╭─ SUPPLIED DATA

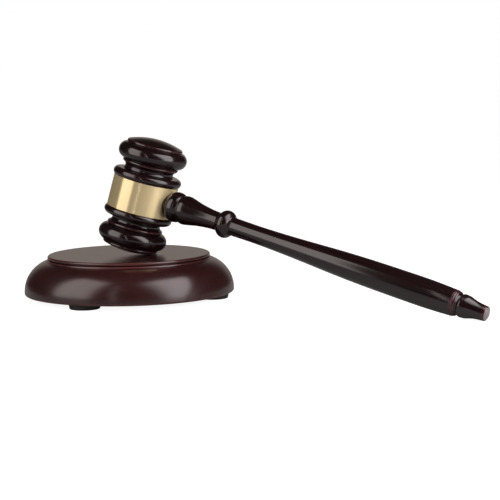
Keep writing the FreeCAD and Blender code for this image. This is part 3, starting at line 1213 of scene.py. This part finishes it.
# %% [markdown]
# The lights.
#
# Two softboxes stand in front of the set, one on each side of the camera. Each
# leaves one soft window of light on every bead, and the brass shows both as
# tall bars. A narrow strip light between them draws the thin pale line on the
# band. Area lamps are the plain way to make softboxes, but they are equally
# bright all over, and real ones fade towards their edges. Each lamp's own nodes
# do that here, with a soft ramp across its width and another up its height.
#
# A fourth lamp stands low on the right. The haze of the satin brass needs it to
# grow brighter towards the collar, but it would put one more patch on every
# bead. So it lights only what is matte, and no gloss shows it.
# %% Softboxes
even_sides = ((-0.02, 0.12), (1.02, 0.88))
soft_inner_side = ((-0.02, 0.42), (1.02, 0.90))
lamp_ends = ((-0.02, 0.14), (1.01, 0.94))
warm_white = (1.0, 0.91, 0.87)


def softbox(name, place_mm, back, size_mm, brightness, colour=warm_white, sides=even_sides):
    """A rectangular lamp that fades towards its edges, its back turned away from the set."""
    lamp = bpy.data.lights.new(name, "AREA")
    lamp.shape = "RECTANGLE"
    lamp.size, lamp.size_y = (length * MM for length in size_mm)
    lamp.energy = brightness * lamp.size * lamp.size_y * math.pi
    lamp.use_nodes = True
    tree = lamp.node_tree
    spot = add(tree, "ShaderNodeSeparateXYZ", {
        0: add(tree, "ShaderNodeNewGeometry").outputs["Parametric"]}).outputs
    share = 1.0
    for place, fades in ((spot["X"], sides), (spot["Y"], lamp_ends)):
        for dark, full in fades:
            fade = ramp(tree, place, dark, full, shape="SMOOTHSTEP")
            share = maths(tree, "MULTIPLY", share, fade)
    emission = tree.nodes["Emission"]
    emission.inputs["Color"].default_value = (*colour, 1)
    tree.links.new(share, emission.inputs["Strength"])
    made = bpy.data.objects.new(name, lamp)
    made.location = Vector(place_mm) * MM
    made.rotation_euler = Vector(back).to_track_quat("Z", "Y").to_euler()
    bpy.context.scene.collection.objects.link(made)
    print(name, "watts:", round(lamp.energy, 2))
    return made


softbox("softbox_left", place_mm=(-178, -328, 259), back=(-0.467, -0.831, 0.302),
        size_mm=(384, 590), brightness=2.8)
softbox("softbox_right", place_mm=(586, -25, 205), back=(0.641, -0.078, 0.764),
        size_mm=(560, 840), brightness=4.3, colour=(1.0, 0.92, 0.935), sides=soft_inner_side)
softbox("strip_left", place_mm=(138, -428, 230), back=(0.307, -0.952, 0),
        size_mm=(10, 560), brightness=6.5)
matte_fill = softbox("matte_fill", place_mm=(600, -180, 150), back=(0.958, -0.287, 0),
                     size_mm=(300, 300), brightness=8.0, colour=(1.0, 0.95, 0.93))
matte_fill.visible_glossy = False

# %% [markdown]
# The camera.
#
# The set is seen from a little above, with the handle running to the right and
# towards the viewer. The lens is long, so the block's ellipse stays shallow.
# The place was found by fitting the outlines of block, head and handle.
# %% Camera
camera_place = Vector((640.09, -921.11, 131.37))
camera_heading = math.radians(30.918)
camera_pitch = math.radians(-6.654)
camera_roll = math.radians(-0.972)
sensor_width = 36.0
lens_length = 129.6

ahead = Vector((-math.sin(camera_heading) * math.cos(camera_pitch),
                math.cos(camera_heading) * math.cos(camera_pitch), math.sin(camera_pitch)))
level_right = Vector((math.cos(camera_heading), math.sin(camera_heading), 0))
level_up = level_right.cross(ahead)
right = level_right * math.cos(camera_roll) + level_up * math.sin(camera_roll)
up = level_up * math.cos(camera_roll) - level_right * math.sin(camera_roll)
turn = Matrix((right, up, -ahead)).transposed().to_4x4()
lens = bpy.data.cameras.new("camera")
lens.lens = lens_length
lens.sensor_width = sensor_width
lens.clip_start = 0.05
camera = bpy.data.objects.new("camera", lens)
camera.matrix_world = Matrix.Translation(camera_place * MM) @ turn
bpy.context.scene.collection.objects.link(camera)
bpy.context.scene.camera = camera
bpy.context.scene.view_settings.view_transform = "Standard"
print("camera to the block, mm:", round(camera_place.length))
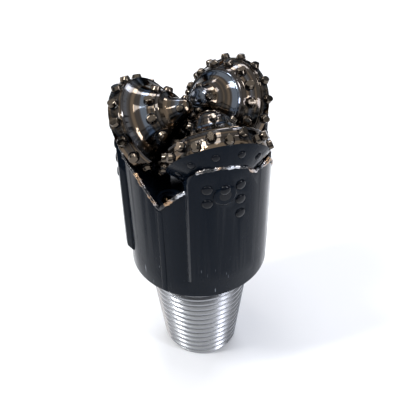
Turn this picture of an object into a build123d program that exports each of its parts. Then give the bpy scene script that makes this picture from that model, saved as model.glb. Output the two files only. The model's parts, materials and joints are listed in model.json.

╰─

WHAT IS REQUIRED -> Write the material out again in its entirety, exactly as shown.

RESULT BELOW ->
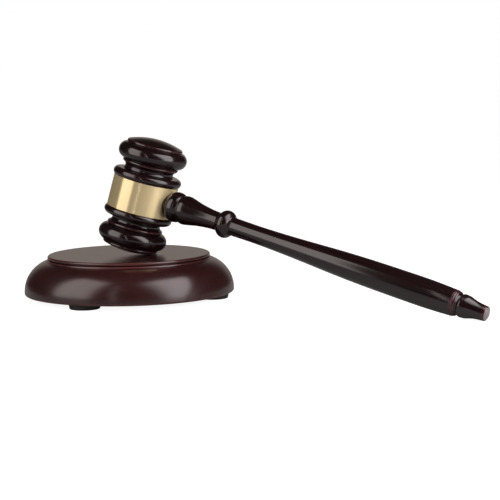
Keep writing the FreeCAD and Blender code for this image. This is part 3, starting at line 1213 of scene.py. This part finishes it.
# %% [markdown]
# The lights.
#
# Two softboxes stand in front of the set, one on each side of the camera. Each
# leaves one soft window of light on every bead, and the brass shows both as
# tall bars. A narrow strip light between them draws the thin pale line on the
# band. Area lamps are the plain way to make softboxes, but they are equally
# bright all over, and real ones fade towards their edges. Each lamp's own nodes
# do that here, with a soft ramp across its width and another up its height.
#
# A fourth lamp stands low on the right. The haze of the satin brass needs it to
# grow brighter towards the collar, but it would put one more patch on every
# bead. So it lights only what is matte, and no gloss shows it.
# %% Softboxes
even_sides = ((-0.02, 0.12), (1.02, 0.88))
soft_inner_side = ((-0.02, 0.42), (1.02, 0.90))
lamp_ends = ((-0.02, 0.14), (1.01, 0.94))
warm_white = (1.0, 0.91, 0.87)


def softbox(name, place_mm, back, size_mm, brightness, colour=warm_white, sides=even_sides):
    """A rectangular lamp that fades towards its edges, its back turned away from the set."""
    lamp = bpy.data.lights.new(name, "AREA")
    lamp.shape = "RECTANGLE"
    lamp.size, lamp.size_y = (length * MM for length in size_mm)
    lamp.energy = brightness * lamp.size * lamp.size_y * math.pi
    lamp.use_nodes = True
    tree = lamp.node_tree
    spot = add(tree, "ShaderNodeSeparateXYZ", {
        0: add(tree, "ShaderNodeNewGeometry").outputs["Parametric"]}).outputs
    share = 1.0
    for place, fades in ((spot["X"], sides), (spot["Y"], lamp_ends)):
        for dark, full in fades:
            fade = ramp(tree, place, dark, full, shape="SMOOTHSTEP")
            share = maths(tree, "MULTIPLY", share, fade)
    emission = tree.nodes["Emission"]
    emission.inputs["Color"].default_value = (*colour, 1)
    tree.links.new(share, emission.inputs["Strength"])
    made = bpy.data.objects.new(name, lamp)
    made.location = Vector(place_mm) * MM
    made.rotation_euler = Vector(back).to_track_quat("Z", "Y").to_euler()
    bpy.context.scene.collection.objects.link(made)
    print(name, "watts:", round(lamp.energy, 2))
    return made


softbox("softbox_left", place_mm=(-178, -328, 259), back=(-0.467, -0.831, 0.302),
        size_mm=(384, 590), brightness=2.8)
softbox("softbox_right", place_mm=(586, -25, 205), back=(0.641, -0.078, 0.764),
        size_mm=(560, 840), brightness=4.3, colour=(1.0, 0.92, 0.935), sides=soft_inner_side)
softbox("strip_left", place_mm=(138, -428, 230), back=(0.307, -0.952, 0),
        size_mm=(10, 560), brightness=6.5)
matte_fill = softbox("matte_fill", place_mm=(600, -180, 150), back=(0.958, -0.287, 0),
                     size_mm=(300, 300), brightness=8.0, colour=(1.0, 0.95, 0.93))
matte_fill.visible_glossy = False

# %% [markdown]
# The camera.
#
# The set is seen from a little above, with the handle running to the right and
# towards the viewer. The lens is long, so the block's ellipse stays shallow.
# The place was found by fitting the outlines of block, head and handle.
# %% Camera
camera_place = Vector((640.09, -921.11, 131.37))
camera_heading = math.radians(30.918)
camera_pitch = math.radians(-6.654)
camera_roll = math.radians(-0.972)
sensor_width = 36.0
lens_length = 129.6

ahead = Vector((-math.sin(camera_heading) * math.cos(camera_pitch),
                math.cos(camera_heading) * math.cos(camera_pitch), math.sin(camera_pitch)))
level_right = Vector((math.cos(camera_heading), math.sin(camera_heading), 0))
level_up = level_right.cross(ahead)
right = level_right * math.cos(camera_roll) + level_up * math.sin(camera_roll)
up = level_up * math.cos(camera_roll) - level_right * math.sin(camera_roll)
turn = Matrix((right, up, -ahead)).transposed().to_4x4()
lens = bpy.data.cameras.new("camera")
lens.lens = lens_length
lens.sensor_width = sensor_width
lens.clip_start = 0.05
camera = bpy.data.objects.new("camera", lens)
camera.matrix_world = Matrix.Translation(camera_place * MM) @ turn
bpy.context.scene.collection.objects.link(camera)
bpy.context.scene.camera = camera
bpy.context.scene.view_settings.view_transform = "Standard"
print("camera to the block, mm:", round(camera_place.length))
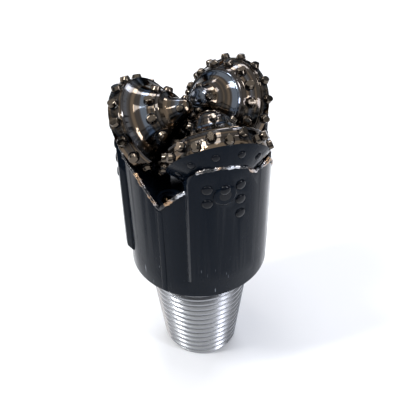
Turn this picture of an object into a build123d program that exports each of its parts. Then give the bpy scene script that makes this picture from that model, saved as model.glb. Output the two files only. The model's parts, materials and joints are listed in model.json.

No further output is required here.